Question

Prove the following expression
\[\operatorname{cosec}\theta \left( \sec \theta -1 \right)-\cot \theta \left( 1-\cos \theta \right)=\tan \theta -\sin \theta \]

Answer 1

Hint: First of all, convert the whole expression in LHS in terms of \[\sin \theta \] and \[\cos \theta \] by using \[\operatorname{cosec}x=\dfrac{1}{\sin x}\], \[\sec x=\dfrac{1}{\cos x}\] and \[\cot x=\dfrac{\cos x}{\sin x}\]. Now simplify the expression to get the desired result.

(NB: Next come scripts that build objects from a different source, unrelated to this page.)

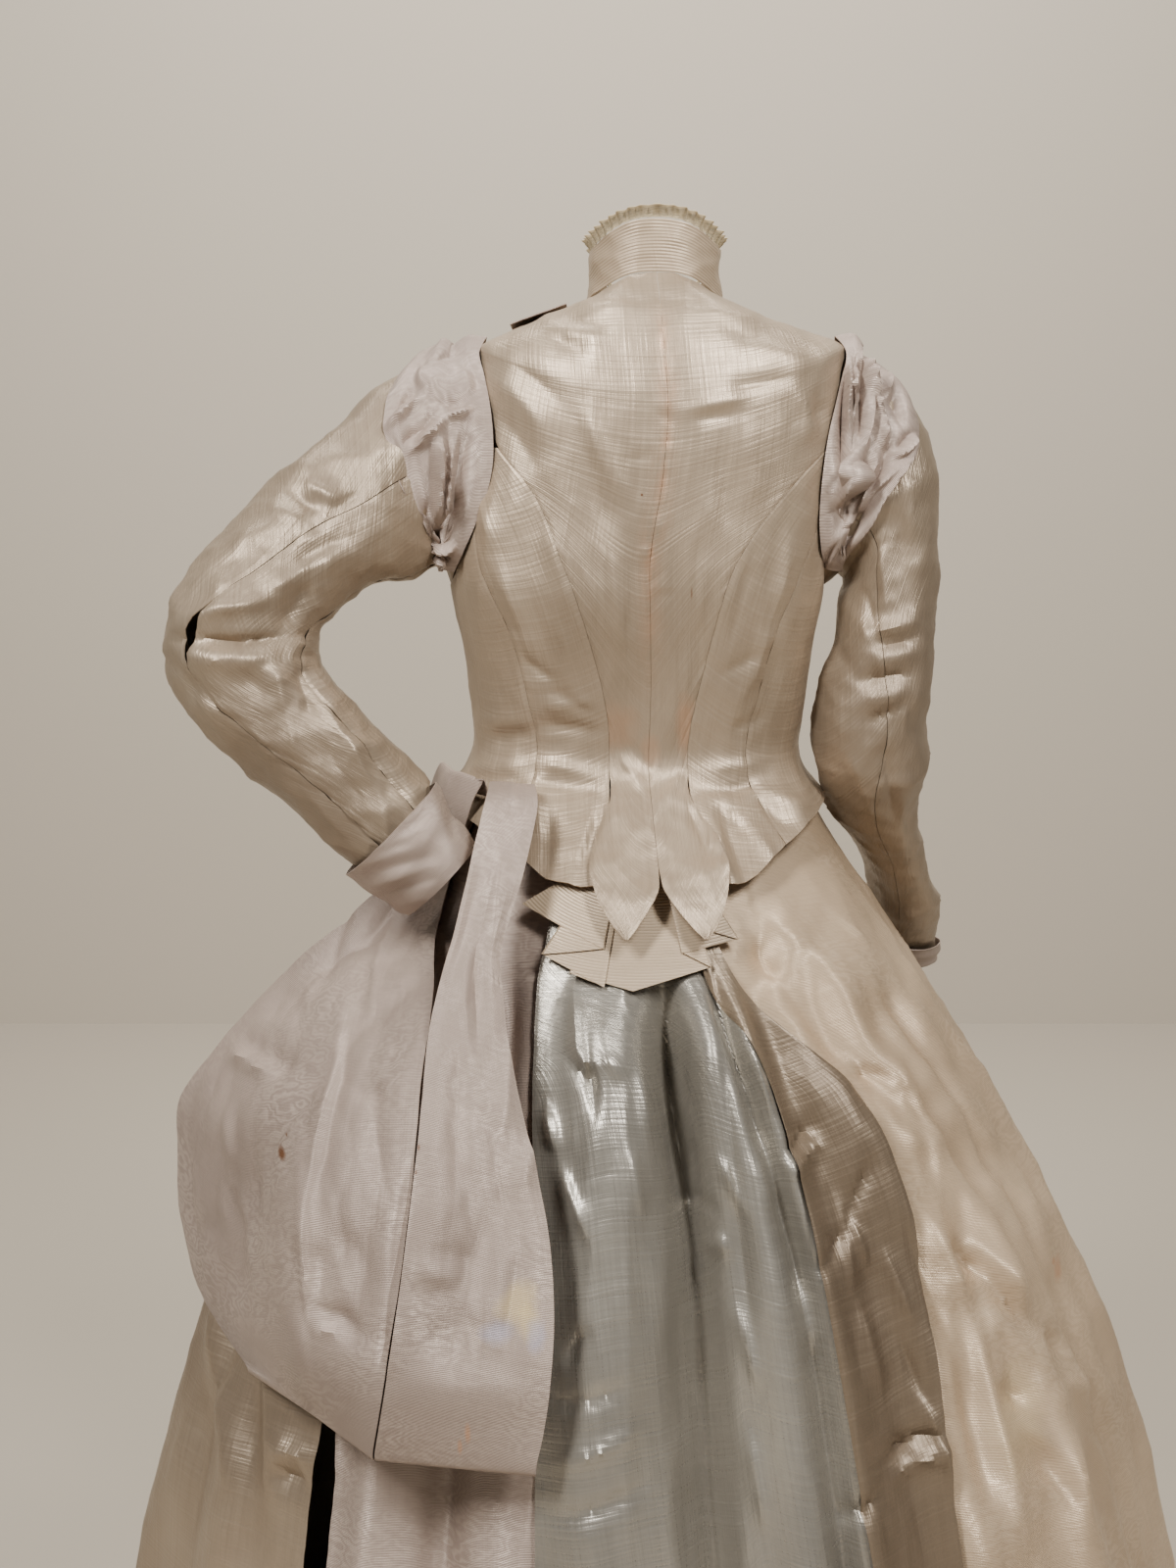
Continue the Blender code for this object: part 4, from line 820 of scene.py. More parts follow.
# %% Creases of the sleeves
SLEEVE_CREASES = table("u1 v1 u2 v2 width height bow", [
    (196, 640, 320, 641, 5, -7, -2),
    (205, 622, 300, 600, 9, 4.5, 0),
    (210, 655, 300, 660, 9, 3, 0),
    (233, 612, 285, 603, 7, 2.4, 0),
    (283, 603, 366, 560, 8, 3.4, 6),
    (300, 585, 372, 543, 7, -2.8, 5),
    (296, 500, 330, 521, 6, -4, 0),
    (280, 512, 318, 530, 7, 3, 0),
    (318, 492, 352, 512, 6, 2.6, 0),
    (250, 545, 300, 528, 8, 2, 0),
    (236, 580, 262, 560, 7, -2, 0),
    (340, 520, 372, 500, 5, -2.2, 0),
    (293, 664, 310, 712, 7, 3, 0),
    (309, 712, 323, 765, 6, 2.6, 0),
    (318, 668, 338, 720, 6, -2.6, 0),
    (270, 672, 300, 700, 8, -2.2, 0),
    (356, 725, 402, 798, 5, 2.4, 0),
    (402, 798, 410, 862, 5, 2.2, 0),
    (340, 735, 385, 800, 6, -2, 0),
    (330, 790, 372, 840, 6, 2, 0),
    (195, 665, 225, 700, 8, -2.6, 0),
    (225, 700, 262, 745, 8, 2, 0),
    (330, 580, 300, 640, 6, -2.4, 0),
    (338, 620, 352, 668, 6, 2.4, 0),
    (180, 600, 205, 616, 7, 2, 0),
    (176, 662, 210, 672, 6, -2.6, 0),
    (250, 735, 300, 790, 8, -1.8, 0),
    (891, 664, 948, 652, 5, -4.6, 0),
    (888, 650, 946, 636, 7, 3.4, 0),
    (894, 680, 946, 668, 7, 3, 0),
    (878, 700, 940, 690, 5, -3.4, 0),
    (905, 540, 912, 640, 7, 3.2, 0),
    (925, 520, 932, 620, 6, -2.6, 0),
    (890, 600, 900, 660, 6, -2.4, 0),
    (930, 470, 940, 560, 7, 2.6, 0),
    (880, 720, 930, 712, 6, 2.8, 0),
    (886, 742, 936, 722, 5, -3, 0),
    (870, 770, 900, 850, 6, 3, 0),
    (905, 760, 925, 850, 6, -2.8, 0),
    (925, 800, 940, 900, 6, 2.4, 0),
    (900, 860, 930, 920, 6, -2.4, 0),
    (850, 620, 872, 700, 7, -2.4, 0),
])


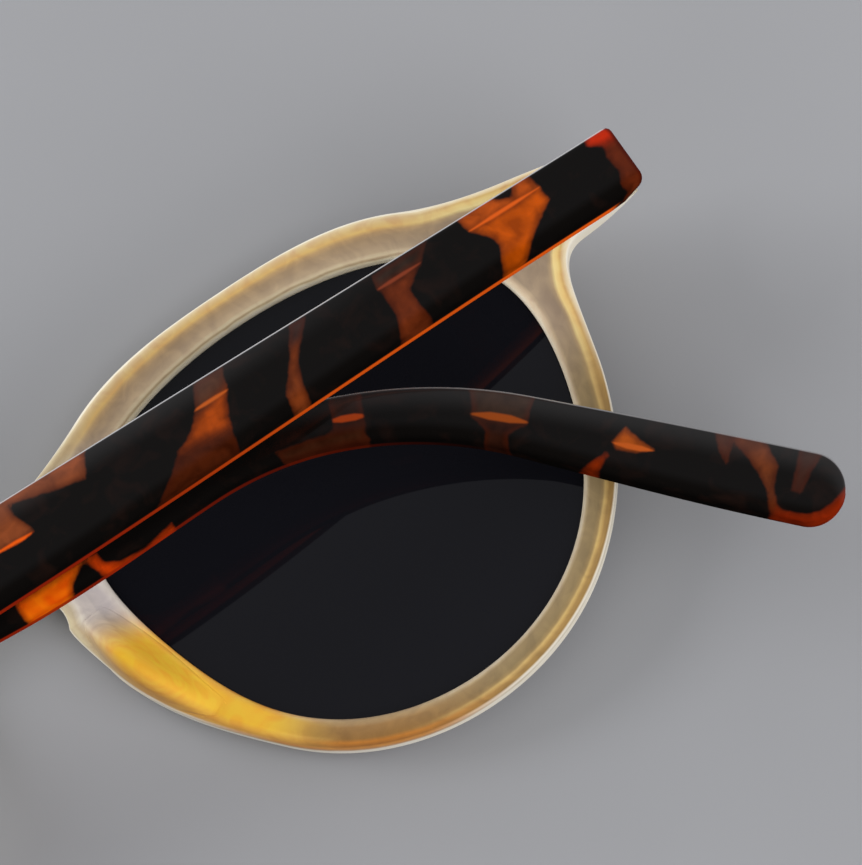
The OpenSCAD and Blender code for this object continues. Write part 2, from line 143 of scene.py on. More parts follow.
def outline(fine):  # right half of the outer edge: lens angles and points, fine times the coarse count
    def at(t):
        return rimEdge(np.array([float(t)]))[0]

    def way(t):
        return leftOf(eyeOut(np.array([float(t)])))[0]

    pull, gap, fall = edgePull, fs["noseGap"], fs["shoulderFall"]
    underA, browB, bridgeB, flankB = at(-5), at(56), at(118), at(182)
    underB = np.array([underA[0] + pull["underRun"] * fs["cornerRadius"], fs["endLowY"]])
    tipLow = np.array([tipX, fs["tipLowY"]])
    tipTop = np.array([tipX, fs["armY"] + fs["armHeight"] * (1 - fs["armLowShare"])])
    shoulder = np.array([tipX - pull["shoulderBack"] * fs["endLength"], fs["shoulderY"]])
    fallB = shoulder + pull["fall"] * fs["endLength"] * np.array([1, -fall])
    lead = pull["lead"] * fs["endLength"]
    bridgeTop, archTop = np.array([0, fs["archY"] + fs["bridgeHeight"]]), np.array([0, fs["archY"]])
    narrow = np.array([gap / 2, fs["noseY"]])
    parts = []

    def free(count, a, b):  # the rim's own edge between two lens angles
        t = along(a, b, count * fine)
        parts.append((t, rimEdge(t)))

    def curve(count, a, b, *points):  # a curve of its own between two lens angles
        u = along(0, 1, count * fine)
        parts.append((a + (b - a) * u, bend(points, u)))

    # the edge piece by piece: its count, the lens angles it runs between, and a curve's points
    free(40, -178, -5)
    curve(8, -5, 30, underA, underA + pull["under"] * (fs["endLowY"] - underA[1]) * way(-5),
          underB - [fs["cornerRadius"], 0], underB)
    curve(3, 30, 35, underB, [(underB[0] + tipX) / 2, fs["endLowY"]], tipLow)
    curve(2, 37, 39, tipLow, tipTop)
    curve(6, 39, 45, tipTop, fallB, shoulder)
    curve(7, 45, 56, shoulder, shoulder + lead * np.array([-1, fall]),
          browB - pull["brow"] * lead * way(56), browB)
    free(15, 56, 118)
    curve(8, 118, 140, bridgeB, bridgeB + pull["bridgeSide"] * gap * way(118),
          bridgeTop + [pull["bridgeTop"] * gap, 0], bridgeTop)
    parts.append((np.array([141.0]), bridgeTop[None]))
    curve(8, 145, 170, archTop, archTop + [pull["archTop"] * gap, 0],
          narrow + [fs["archBulge"], (fs["archY"] - fs["noseY"]) / 2], narrow)
    curve(4, 170, 182, narrow, narrow - [0, pull["flank"] * gap], flankB - pull["flank"] * gap * way(182),
          flankB)
    return np.concatenate([p[0] for p in parts]), np.concatenate([p[1] for p in parts])


def seamAt(edge):  # the bridge's top point, where the right half meets the left one
    return int(np.argmax((edge[:, 0] == 0) & (edge[:, 1] > fs["archY"] + 1)))


coarseT = outline(1)[0]
baseZ = half - rise(opening(coarseT) + fs["lip"] * eyeOut(coarseT)).min()
axisZ = baseZ + rise(np.array([tipX - fs["armThickness"], fs["hingeY"]])) + half + fs["axisRise"]


def onSheet(p, height):  # a flat point lifted to the front's curved surface, in the frame's own place
    z = baseZ + rise(p) + height
    return np.concatenate([p + [0, fs["centreY"]], z[..., None]], -1)


def makeMesh(name, points, faces, body, replaced=None, mirrored=False):
    pts = np.asarray(points, float).reshape(-1, 3) * mm
    if mirrored:
        pts = pts * [-1, 1, 1]
        faces = [f[::-1] for f in faces]
    mesh = bpy.data.meshes.new(name)
    mesh.from_pydata(pts.tolist(), [], [list(map(int, f)) for f in faces])
    mesh.validate()
    mesh.shade_smooth()
    obj = bpy.data.objects.new(name, mesh)
    bpy.context.scene.collection.objects.link(obj)
    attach(obj, body)
    if replaced:
        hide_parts(replaced)
    return obj


def skin(rows, count, closed=False):  # faces between rows of points, each row a loop
    faces = []
    for i in range(rows if closed else rows - 1):
        k = (i + 1) % rows
        for j in range(count):
            m = (j + 1) % count
            faces.append((i * count + j, i * count + m, k * count + m, k * count + j))
    return faces


def ends(rows, count):  # the two faces that close a skin of open rows
    last = (rows - 1) * count
    return [tuple(reversed(range(count))), tuple(last + j for j in range(count))]


def keep(mesh, name, values):  # a value for each point, for the material to read
    values = np.asarray(values, np.float32)
    kind = "FLOAT_VECTOR" if values.ndim == 2 else "FLOAT"
    layer = mesh.attributes.new(name, kind, "POINT")
    layer.data.foreach_set("vector" if kind == "FLOAT_VECTOR" else "value", values.ravel())


def pointsOf(mesh):
    flat = np.empty(len(mesh.vertices) * 3, np.float32)
    mesh.vertices.foreach_get("co", flat)
    return flat.reshape(-1, 3) / mm


def distanceTo(points, line, closed=True):  # flat distance of each point to a line of points
    a = line if closed else line[:-1]
    d = (np.roll(line, -1, 0) if closed else line[1:]) - a
    step = 4000  # points at a time, to spare memory
    found = []
    for start in range(0, len(points), step):
        p = points[start:start + step, None]
        u = np.clip(((p - a) * d).sum(-1) / np.maximum((d * d).sum(-1), 1e-12), 0, 1)
        found.append(np.sqrt((((a + u[..., None] * d) - p) ** 2).sum(-1)).min(1))
    return np.concatenate(found)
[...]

Complete step-by-step solution -
In this question, we have to prove that
\[\operatorname{cosec}\left( \sec \theta -1 \right)-\cot \theta \left( 1-\cos \theta \right)=\tan \theta -\sin \theta \]
Let us take the LHS of the expression given in the question, we get,
\[E=\operatorname{cosec}\theta \left( \sec \theta -1 \right)-\cot \theta \left( 1-\cos \theta \right)\]
We know that \[\operatorname{cosec}x=\dfrac{1}{\sin x}\]. By using this in the above expression, we get,
\[E=\dfrac{1}{\sin \theta }\left( \sec \theta -1 \right)-\cot \theta \left( 1-\cos \theta \right)\]
We know that \[\sec x=\dfrac{1}{\cos x}\]. By using this in the above expression, we get,
\[E=\dfrac{1}{\sin \theta }\left( \dfrac{1}{\cos \theta }-1 \right)-\cot \theta \left( 1-\cos \theta \right)\]
We also know that \[\cot x=\dfrac{\cos x}{\sin x}\]. By using this in the above expression, we get,
\[E=\dfrac{1}{\sin \theta }\left( \dfrac{1}{\cos \theta }-1 \right)-\dfrac{\cos \theta }{\sin \theta }\left( 1-\cos \theta \right)\]
By simplifying the above expression, we get,
\[E=\dfrac{1}{\sin \theta \cos \theta }-\dfrac{1}{\sin \theta }-\dfrac{\cos \theta }{\sin \theta }+\dfrac{{{\cos }^{2}}\theta }{\sin \theta }\]
By taking \[\sin \theta \cos \theta \] as LCM and further simplifying the above expression, we get,
\[E=\dfrac{1-\cos \theta -{{\cos }^{2}}\theta +{{\cos }^{3}}\theta }{\sin \theta \cos \theta }\]
We can also write the above expression as
\[E=\dfrac{1\left( 1-\cos \theta \right)-{{\cos }^{2}}\theta \left( 1-\cos \theta \right)}{\sin \theta \cos \theta }\]
By taking out \[\left( 1-\cos \theta \right)\] common from the above expression, we get,
\[E=\dfrac{\left( 1-\cos \theta \right)\left( 1-{{\cos }^{2}}\theta \right)}{\sin \theta \cos \theta }\]
We know that \[1-{{\cos }^{2}}x={{\sin }^{2}}x\]. By using this in the above expression, we get,
\[E=\dfrac{\left( 1-\cos \theta \right)\left( {{\sin }^{2}}\theta \right)}{\sin \theta \cos \theta }\]
By canceling the like term from the above expression, we get,
\[E=\dfrac{\left( 1-\cos \theta \right)\sin \theta }{\cos \theta }\]
By taking \[\sin \theta \] inside the bracket, we get,
\[E=\dfrac{\left( \sin \theta -\sin \theta \cos \theta \right)}{\cos \theta }\]
\[E=\dfrac{\sin \theta }{\cos \theta }-\dfrac{\sin \theta \cos \theta }{\cos \theta }\]
By canceling the like terms from the above expression, we get,
\[E=\dfrac{\sin \theta }{\cos \theta }-\sin \theta \]
We know that \[\dfrac{\sin x}{\cos x}=\tan x\]. By using this in the above expression, we get,
\[E=\tan \theta -\sin \theta \]
So, we get, LHS = RHS
Hence, we have proved that
\[\operatorname{cosec}\theta \left( \sec \theta -1 \right)-\cot \theta \left( 1-\cos \theta \right)=\tan \theta -\sin \theta \]

Note: In these types of questions, when you could not think of any other identity by looking at the expression, it is advisable to convert the whole expression in terms of \[\sin \theta \] and \[\cos \theta \]. In case, we don’t get the expression which is given in the RHS, then we can take RHS also and convert it in terms of \[\sin \theta \] and \[\cos \theta \] and show it to be equal to LHS. So, basically in these questions of proof, we can take each side individually, solve them, and prove them equal.